▸ **YOUR OBJECTIVE**
Extract the listing in its entirety, keeping each line identical to the original.

▬▬▬

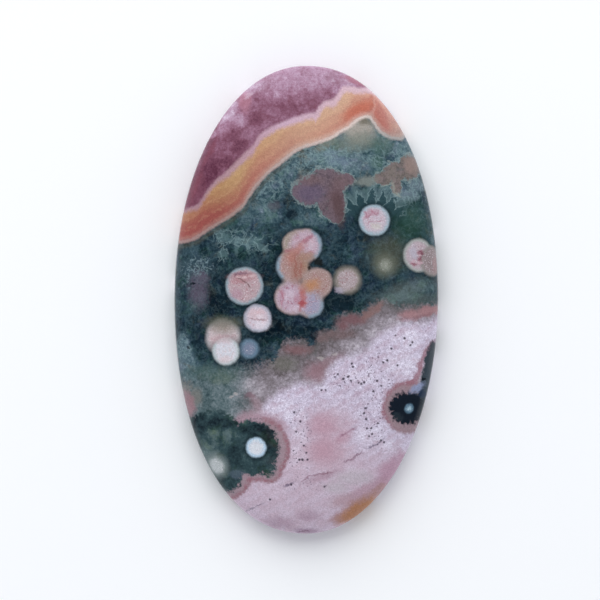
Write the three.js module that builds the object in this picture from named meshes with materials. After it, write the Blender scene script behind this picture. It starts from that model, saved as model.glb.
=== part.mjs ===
// An oval cabochon of ocean jasper: one polished piece of stone with a flat base, a small bevel
// round it, a wall that leans in a little, and a low dome with a rounded shoulder.
// Millimetres, +Z up. The stone lies on its base at z = 0, with its long axis on Y and the
// origin under its middle.
import * as THREE from "three";
import { mergeVertices } from "three/addons/utils/BufferGeometryUtils.js";

// Driving dimensions
const LENGTH = 46.74;
const WIDTH = 26.38;
const HEIGHT = 5.4;

// The hand-ground outline is a superellipse whose roundness differs a little in each quarter.
// 2 is an ellipse, and more is fuller at the corners.
const ROUNDNESS = {
  upperRight: 2.15,
  upperLeft: 2.05,
  lowerLeft: 2.16,
  lowerRight: 2.0,
};

// The edge, from the base up
const BEVEL_INSET = 0.55;
const BEVEL_HEIGHT = 0.5;
const SHOULDER_HEIGHT = 1.9;
const WALL_LEAN = 0.22;

// The dome's section is a superellipse too: a flat crown, then a round shoulder
const CROWN_FLATNESS = 2.5;
const SHOULDER_ROUNDNESS = 1.9;

const AROUND = 96;
const DOME_RINGS = 14;

// One ring of the stone's surface. share is its size beside the outline's, inset is how far it
// then stands in, square to the outline, and z is its height.
function domeRing(step) {
  const angle = (step / DOME_RINGS) * (Math.PI / 2);
  const rise = Math.sin(angle) ** (2 / SHOULDER_ROUNDNESS);
  return {
    share: step === DOME_RINGS ? 0 : Math.cos(angle) ** (2 / CROWN_FLATNESS),
    inset: WALL_LEAN,
    z: SHOULDER_HEIGHT + (HEIGHT - SHOULDER_HEIGHT) * rise,
  };
}

const RINGS = [
  { share: 0, inset: 0, z: 0 },
  { share: 1, inset: BEVEL_INSET, z: 0 },
  { share: 1, inset: 0, z: BEVEL_HEIGHT },
  ...Array.from({ length: DOME_RINGS + 1 }, (_, step) => domeRing(step)),
];

function roundnessAt(x, y) {
  if (y >= 0) return x >= 0 ? ROUNDNESS.upperRight : ROUNDNESS.upperLeft;
  return x >= 0 ? ROUNDNESS.lowerRight : ROUNDNESS.lowerLeft;
}

const signedPower = (value, power) => Math.sign(value) * Math.abs(value) ** power;

// The outline's point for a direction of the unit circle, and the outward normal there
function outlineAt(x, y) {
  const roundness = roundnessAt(x, y);
  const point = new THREE.Vector2(
    (WIDTH / 2) * signedPower(x, 2 / roundness),
    (LENGTH / 2) * signedPower(y, 2 / roundness),
  );
  const normal = new THREE.Vector2(
    signedPower((2 * point.x) / WIDTH, roundness - 1) / WIDTH,
    signedPower((2 * point.y) / LENGTH, roundness - 1) / LENGTH,
  ).normalize();
  return { point, normal };
}

// A round body is turned from the rings, and each of its points is then moved onto the oval.
function stoneGeometry() {
  const profile = RINGS.map((ring) => new THREE.Vector2(ring.share, ring.z));
  const turned = new THREE.LatheGeometry(profile, AROUND).rotateX(Math.PI / 2);
  const position = turned.getAttribute("position");
  for (let i = 0; i < position.count; i++) {
    const ring = RINGS[i % RINGS.length];
    if (ring.share === 0) {
      position.setXYZ(i, 0, 0, ring.z);
      continue;
    }
    const { point, normal } = outlineAt(
      position.getX(i) / ring.share,
      position.getY(i) / ring.share,
    );
    point.addScaledVector(normal, -ring.inset).multiplyScalar(ring.share);
    position.setXYZ(i, point.x, point.y, ring.z);
  }
  turned.deleteAttribute("normal");
  turned.deleteAttribute("uv");
  const closed = mergeVertices(turned);
  closed.computeVertexNormals();
  return closed;
}

const polishedJasper = new THREE.MeshStandardMaterial({
  color: 0x6f6a72,
  roughness: 0.3,
  metalness: 0,
});

const cabochon = new THREE.Mesh(stoneGeometry(), polishedJasper);
cabochon.name = "cabochon";

const part = new THREE.Group();
part.add(cabochon);
export default part;
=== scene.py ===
import math
import bmesh
import bpy
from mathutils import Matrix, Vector


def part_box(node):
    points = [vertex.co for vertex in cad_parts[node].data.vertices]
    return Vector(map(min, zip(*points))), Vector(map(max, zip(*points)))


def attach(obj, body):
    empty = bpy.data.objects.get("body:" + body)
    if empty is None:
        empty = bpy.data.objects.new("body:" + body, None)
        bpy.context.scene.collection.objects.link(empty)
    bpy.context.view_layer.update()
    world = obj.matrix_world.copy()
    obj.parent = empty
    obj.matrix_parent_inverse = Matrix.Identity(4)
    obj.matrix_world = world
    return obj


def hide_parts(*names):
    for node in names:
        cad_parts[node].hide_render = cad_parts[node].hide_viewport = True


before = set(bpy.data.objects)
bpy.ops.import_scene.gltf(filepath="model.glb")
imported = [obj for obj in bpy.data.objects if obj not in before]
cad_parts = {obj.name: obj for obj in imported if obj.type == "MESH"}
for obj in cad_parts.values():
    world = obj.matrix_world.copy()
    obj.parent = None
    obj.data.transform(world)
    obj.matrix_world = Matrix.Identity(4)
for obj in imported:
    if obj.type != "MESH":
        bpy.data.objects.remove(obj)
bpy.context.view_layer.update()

# The view: straight down on the stone as it lies on its back, from far enough off that its
# low dome hardly draws its own edge in. The stone is a little right of the picture's middle.
MM = 0.001
VIEW_WIDTH = 60 * MM
LENS_MM = 200
SENSOR_MM = 36
VIEW_MIDDLE = (-0.63 * MM, -0.03 * MM)
GIRDLE_HEIGHT = 0.5 * MM

camera = bpy.data.objects.new("camera", bpy.data.cameras.new("camera"))
camera.data.lens = LENS_MM
camera.data.sensor_width = SENSOR_MM
camera.data.clip_start = 0.01
camera.location = (*VIEW_MIDDLE, GIRDLE_HEIGHT + VIEW_WIDTH * LENS_MM / SENSOR_MM)
bpy.context.collection.objects.link(camera)
bpy.context.scene.camera = camera

# The light: one wide soft panel beyond the mauve end, which leaves a faint shadow below the
# stone, in a pale room that is bright low down and dim overhead.
bpy.context.scene.view_settings.view_transform = "Standard"
PANEL_PLACE = (-0.10, 0.50, 0.42)
PANEL_SIZE = 0.8
PANEL_WATTS = 4.6
ROOM_COLOUR = (0.93, 0.96, 1.0, 1)
HORIZON_STRENGTH = 1.5
OVERHEAD_STRENGTH = 0.14

panel = bpy.data.lights.new("soft_panel", "AREA")
panel.shape = "SQUARE"
panel.size = PANEL_SIZE
panel.energy = PANEL_WATTS
panel_object = bpy.data.objects.new("soft_panel", panel)
panel_object.location = PANEL_PLACE
panel_object.rotation_euler = Vector(PANEL_PLACE).to_track_quat("Z", "Y").to_euler()
panel_object.visible_glossy = False
bpy.context.collection.objects.link(panel_object)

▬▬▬

▸ **CORRECT OUTPUT**
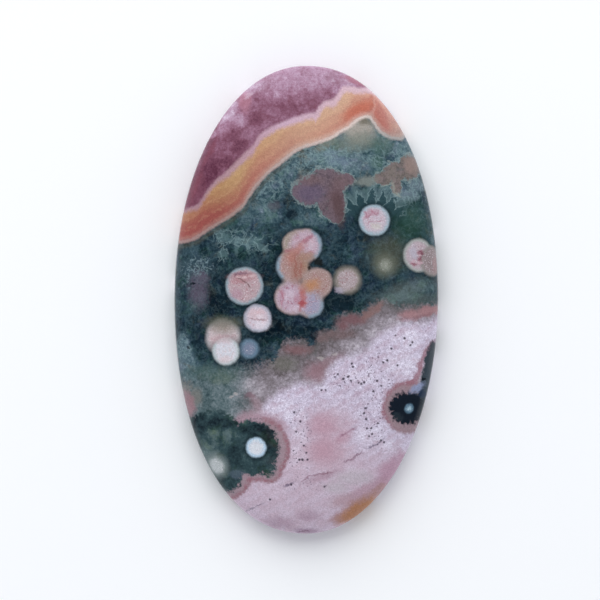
Write the three.js module that builds the object in this picture from named meshes with materials. After it, write the Blender scene script behind this picture. It starts from that model, saved as model.glb.
=== part.mjs ===
// An oval cabochon of ocean jasper: one polished piece of stone with a flat base, a small bevel
// round it, a wall that leans in a little, and a low dome with a rounded shoulder.
// Millimetres, +Z up. The stone lies on its base at z = 0, with its long axis on Y and the
// origin under its middle.
import * as THREE from "three";
import { mergeVertices } from "three/addons/utils/BufferGeometryUtils.js";

// Driving dimensions
const LENGTH = 46.74;
const WIDTH = 26.38;
const HEIGHT = 5.4;

// The hand-ground outline is a superellipse whose roundness differs a little in each quarter.
// 2 is an ellipse, and more is fuller at the corners.
const ROUNDNESS = {
  upperRight: 2.15,
  upperLeft: 2.05,
  lowerLeft: 2.16,
  lowerRight: 2.0,
};

// The edge, from the base up
const BEVEL_INSET = 0.55;
const BEVEL_HEIGHT = 0.5;
const SHOULDER_HEIGHT = 1.9;
const WALL_LEAN = 0.22;

// The dome's section is a superellipse too: a flat crown, then a round shoulder
const CROWN_FLATNESS = 2.5;
const SHOULDER_ROUNDNESS = 1.9;

const AROUND = 96;
const DOME_RINGS = 14;

// One ring of the stone's surface. share is its size beside the outline's, inset is how far it
// then stands in, square to the outline, and z is its height.
function domeRing(step) {
  const angle = (step / DOME_RINGS) * (Math.PI / 2);
  const rise = Math.sin(angle) ** (2 / SHOULDER_ROUNDNESS);
  return {
    share: step === DOME_RINGS ? 0 : Math.cos(angle) ** (2 / CROWN_FLATNESS),
    inset: WALL_LEAN,
    z: SHOULDER_HEIGHT + (HEIGHT - SHOULDER_HEIGHT) * rise,
  };
}

const RINGS = [
  { share: 0, inset: 0, z: 0 },
  { share: 1, inset: BEVEL_INSET, z: 0 },
  { share: 1, inset: 0, z: BEVEL_HEIGHT },
  ...Array.from({ length: DOME_RINGS + 1 }, (_, step) => domeRing(step)),
];

function roundnessAt(x, y) {
  if (y >= 0) return x >= 0 ? ROUNDNESS.upperRight : ROUNDNESS.upperLeft;
  return x >= 0 ? ROUNDNESS.lowerRight : ROUNDNESS.lowerLeft;
}

const signedPower = (value, power) => Math.sign(value) * Math.abs(value) ** power;

// The outline's point for a direction of the unit circle, and the outward normal there
function outlineAt(x, y) {
  const roundness = roundnessAt(x, y);
  const point = new THREE.Vector2(
    (WIDTH / 2) * signedPower(x, 2 / roundness),
    (LENGTH / 2) * signedPower(y, 2 / roundness),
  );
  const normal = new THREE.Vector2(
    signedPower((2 * point.x) / WIDTH, roundness - 1) / WIDTH,
    signedPower((2 * point.y) / LENGTH, roundness - 1) / LENGTH,
  ).normalize();
  return { point, normal };
}

// A round body is turned from the rings, and each of its points is then moved onto the oval.
function stoneGeometry() {
  const profile = RINGS.map((ring) => new THREE.Vector2(ring.share, ring.z));
  const turned = new THREE.LatheGeometry(profile, AROUND).rotateX(Math.PI / 2);
  const position = turned.getAttribute("position");
  for (let i = 0; i < position.count; i++) {
    const ring = RINGS[i % RINGS.length];
    if (ring.share === 0) {
      position.setXYZ(i, 0, 0, ring.z);
      continue;
    }
    const { point, normal } = outlineAt(
      position.getX(i) / ring.share,
      position.getY(i) / ring.share,
    );
    point.addScaledVector(normal, -ring.inset).multiplyScalar(ring.share);
    position.setXYZ(i, point.x, point.y, ring.z);
  }
  turned.deleteAttribute("normal");
  turned.deleteAttribute("uv");
  const closed = mergeVertices(turned);
  closed.computeVertexNormals();
  return closed;
}

const polishedJasper = new THREE.MeshStandardMaterial({
  color: 0x6f6a72,
  roughness: 0.3,
  metalness: 0,
});

const cabochon = new THREE.Mesh(stoneGeometry(), polishedJasper);
cabochon.name = "cabochon";

const part = new THREE.Group();
part.add(cabochon);
export default part;
=== scene.py ===
import math
import bmesh
import bpy
from mathutils import Matrix, Vector


def part_box(node):
    points = [vertex.co for vertex in cad_parts[node].data.vertices]
    return Vector(map(min, zip(*points))), Vector(map(max, zip(*points)))


def attach(obj, body):
    empty = bpy.data.objects.get("body:" + body)
    if empty is None:
        empty = bpy.data.objects.new("body:" + body, None)
        bpy.context.scene.collection.objects.link(empty)
    bpy.context.view_layer.update()
    world = obj.matrix_world.copy()
    obj.parent = empty
    obj.matrix_parent_inverse = Matrix.Identity(4)
    obj.matrix_world = world
    return obj


def hide_parts(*names):
    for node in names:
        cad_parts[node].hide_render = cad_parts[node].hide_viewport = True


before = set(bpy.data.objects)
bpy.ops.import_scene.gltf(filepath="model.glb")
imported = [obj for obj in bpy.data.objects if obj not in before]
cad_parts = {obj.name: obj for obj in imported if obj.type == "MESH"}
for obj in cad_parts.values():
    world = obj.matrix_world.copy()
    obj.parent = None
    obj.data.transform(world)
    obj.matrix_world = Matrix.Identity(4)
for obj in imported:
    if obj.type != "MESH":
        bpy.data.objects.remove(obj)
bpy.context.view_layer.update()

# The view: straight down on the stone as it lies on its back, from far enough off that its
# low dome hardly draws its own edge in. The stone is a little right of the picture's middle.
MM = 0.001
VIEW_WIDTH = 60 * MM
LENS_MM = 200
SENSOR_MM = 36
VIEW_MIDDLE = (-0.63 * MM, -0.03 * MM)
GIRDLE_HEIGHT = 0.5 * MM

camera = bpy.data.objects.new("camera", bpy.data.cameras.new("camera"))
camera.data.lens = LENS_MM
camera.data.sensor_width = SENSOR_MM
camera.data.clip_start = 0.01
camera.location = (*VIEW_MIDDLE, GIRDLE_HEIGHT + VIEW_WIDTH * LENS_MM / SENSOR_MM)
bpy.context.collection.objects.link(camera)
bpy.context.scene.camera = camera

# The light: one wide soft panel beyond the mauve end, which leaves a faint shadow below the
# stone, in a pale room that is bright low down and dim overhead.
bpy.context.scene.view_settings.view_transform = "Standard"
PANEL_PLACE = (-0.10, 0.50, 0.42)
PANEL_SIZE = 0.8
PANEL_WATTS = 4.6
ROOM_COLOUR = (0.93, 0.96, 1.0, 1)
HORIZON_STRENGTH = 1.5
OVERHEAD_STRENGTH = 0.14

panel = bpy.data.lights.new("soft_panel", "AREA")
panel.shape = "SQUARE"
panel.size = PANEL_SIZE
panel.energy = PANEL_WATTS
panel_object = bpy.data.objects.new("soft_panel", panel)
panel_object.location = PANEL_PLACE
panel_object.rotation_euler = Vector(PANEL_PLACE).to_track_quat("Z", "Y").to_euler()
panel_object.visible_glossy = False
bpy.context.collection.objects.link(panel_object)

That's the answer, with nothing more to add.